Signs you should move past this profile

Move to the next profile when any of the following becomes true:

  • you need more than one adapter replica
  • you want rolling upgrades without session fragility
  • you need failure tolerance beyond one host
  • you want shared state across multiple nodes

When that happens, the next likely profile is:

  • distributed production / multi-replica deployment

Common single-node durable mistakes

Using disk persistence without durable storage

If the container or pod filesystem is ephemeral, state_persistence.type: "disk" does not actually buy you much. Put the SQLite file on a real persistent volume.
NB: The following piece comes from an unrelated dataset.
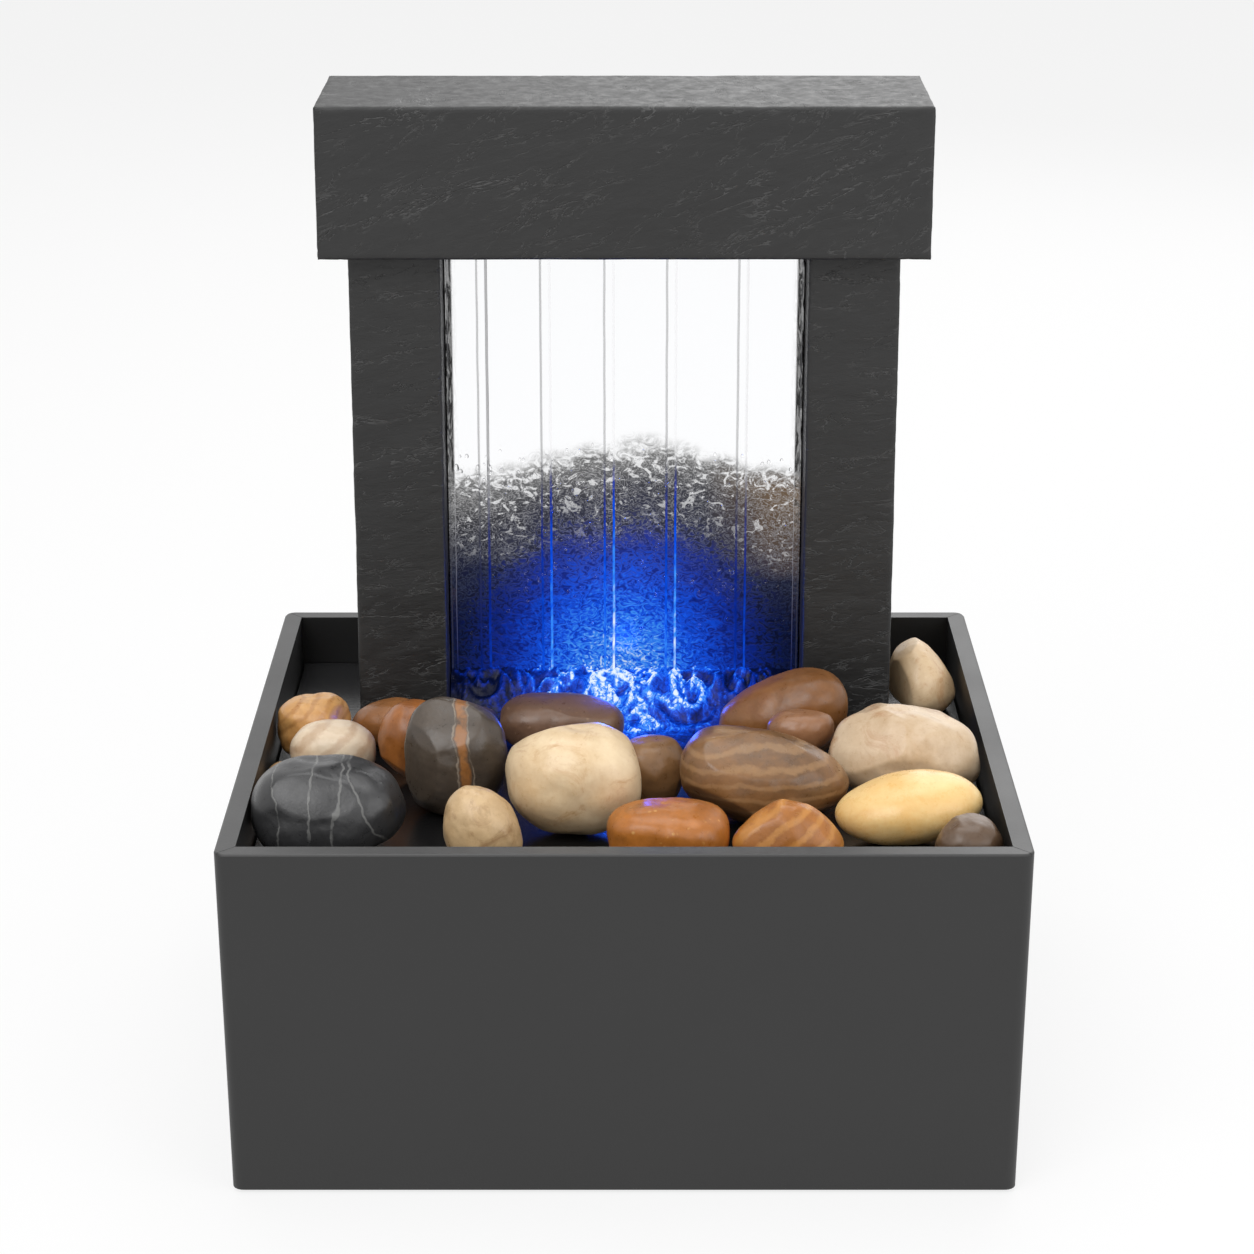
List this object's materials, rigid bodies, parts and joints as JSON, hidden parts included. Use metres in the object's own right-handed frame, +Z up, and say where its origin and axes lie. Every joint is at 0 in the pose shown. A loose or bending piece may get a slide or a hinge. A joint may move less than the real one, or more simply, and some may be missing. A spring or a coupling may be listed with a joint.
{
  "type": "tabletop water fountain",
  "caption": "Tabletop fountain: tapered basin with pebbles on a deck, a pump, and a portal with a ribbed clear panel lit from below that water runs down.",
  "frame": {"origin": "on the table, under the centre of the basin", "axes": "+Z up, +X to the right seen from the front, +Y to the rear"},
  "size_m": [0.2, 0.184, 0.2558],
  "materials": {
    "satin_black": "satin moulded resin",
    "slate_black": "slate-textured resin, satin",
    "deck_black": "satin, wet",
    "trough_black": "matt",
    "clear_acrylic": "polished clear acrylic",
    "clear_vinyl": "clear flexible vinyl",
    "black_rubber": "matt rubber",
    "grey_foam": "open-cell foam",
    "stainless_steel": "stainless",
    "pump_black": "moulded, semi-gloss",
    "dial_grey": "moulded",
    "white_plastic": "moulded",
    "ferrite": "ferrite magnet",
    "white_ceramic": "polished ceramic",
    "board_green": "solder mask",
    "lit_lens": "clear lens, lit blue",
    "lit_chip": "lit LED package",
    "lead_black": "PVC insulation",
    "stone_charcoal": "polished pebble, pale veins",
    "stone_cream": "polished pebble, brown stains",
    "stone_tan": "polished pebble",
    "stone_yellow": "polished pebble",
    "stone_brown": "polished pebble, banded",
    "stone_orange": "polished pebble",
    "stone_mauve": "polished pebble"
  },
  "bodies": {
    "fountain": {"basin": "satin_black", "cable_gland": "black_rubber", "distribution_trough": "trough_black", "filter_sponge": "grey_foam", "lead_splice": "lead_black", "led_board": "board_green", "led_chips": "lit_chip", "led_gasket": "black_rubber", "led_housing": "pump_black", "led_lead": "lead_black", "led_lens": "lit_lens", "led_screws": "stainless_steel", "led_spacer": "white_plastic", "left_pillar": "slate_black", "outlet_adapter": "pump_black", "panel_edge_seals": "clear_vinyl", "pebble_banded": "stone_brown", "pebble_brown_large": "stone_brown", "pebble_brown_left": "stone_brown", "pebble_brown_rear": "stone_brown", "pebble_charcoal": "stone_charcoal", "pebble_cream_rear": "stone_cream", "pebble_cream_round": "stone_cream", "pebble_cream_veined": "stone_cream", "pebble_dark_brown": "stone_brown", "pebble_mauve_flat": "stone_mauve", "pebble_mottled": "stone_cream", "pebble_orange_brown": "stone_orange", "pebble_orange_rear": "stone_tan", "pebble_pale_yellow": "stone_yellow", "pebble_pink_small": "stone_mauve", "pebble_pyramid": "stone_orange", "pebble_small_mauve": "stone_mauve", "pebble_small_tan": "stone_tan", "pebble_speckled": "stone_orange", "pebble_submerged": "stone_mauve", "pebble_tan_round": "stone_tan", "pebble_tan_triangle": "stone_tan", "pump_housing": "pump_black", "pump_lead": "lead_black", "right_pillar": "slate_black", "rotor_shaft": "white_ceramic", "rubber_feet": "black_rubber", "shaft_bushes": "black_rubber", "stone_deck": "deck_black", "suction_cups": "black_rubber", "supply_tube": "clear_vinyl", "trough_screws": "stainless_steel", "tube_grommet": "black_rubber", "volute_plate": "pump_black", "waterfall_panel": "clear_acrylic"},
    "header": {"header_cover": "slate_black", "header_pads": "grey_foam"},
    "rotor": {"rotor_magnet": "ferrite", "impeller": "white_plastic"},
    "intake": {"intake_cover": "pump_black"},
    "dial": {"flow_dial": "dial_grey"}
  },
  "joints": [
    {"name": "header_lift", "type": "slide", "parent": "fountain", "child": "header", "axis": [0, 0, 1], "range_m": [0, 0.06]},
    {"name": "rotor_spin", "type": "hinge", "parent": "fountain", "child": "rotor", "pos_m": [0.0626, 0.0478, 0.027], "axis": [0, 1, 0], "continuous": true},
    {"name": "intake_pull", "type": "slide", "parent": "fountain", "child": "intake", "axis": [0, -1, 0], "range_m": [0, 0.02]},
    {"name": "dial_turn", "type": "hinge", "parent": "intake", "child": "dial", "pos_m": [0.0626, 0.0238, 0.027], "axis": [0, -1, 0], "range_deg": [0, 90]}
  ]
}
Forgetting public_base_url

Once the adapter sits behind a real hostname or reverse proxy, generated links should use that external address rather than container-internal hostnames.

Leaving local-dev limits in place

Unbounded sessions, storage, and artifact counts feel fine in a sandbox. They are much riskier once real users and longer runtimes are involved.

Auth still disabled

This profile assumes the adapter is now a real service. If it is reachable over a network, leaving auth disabled is usually a mistake.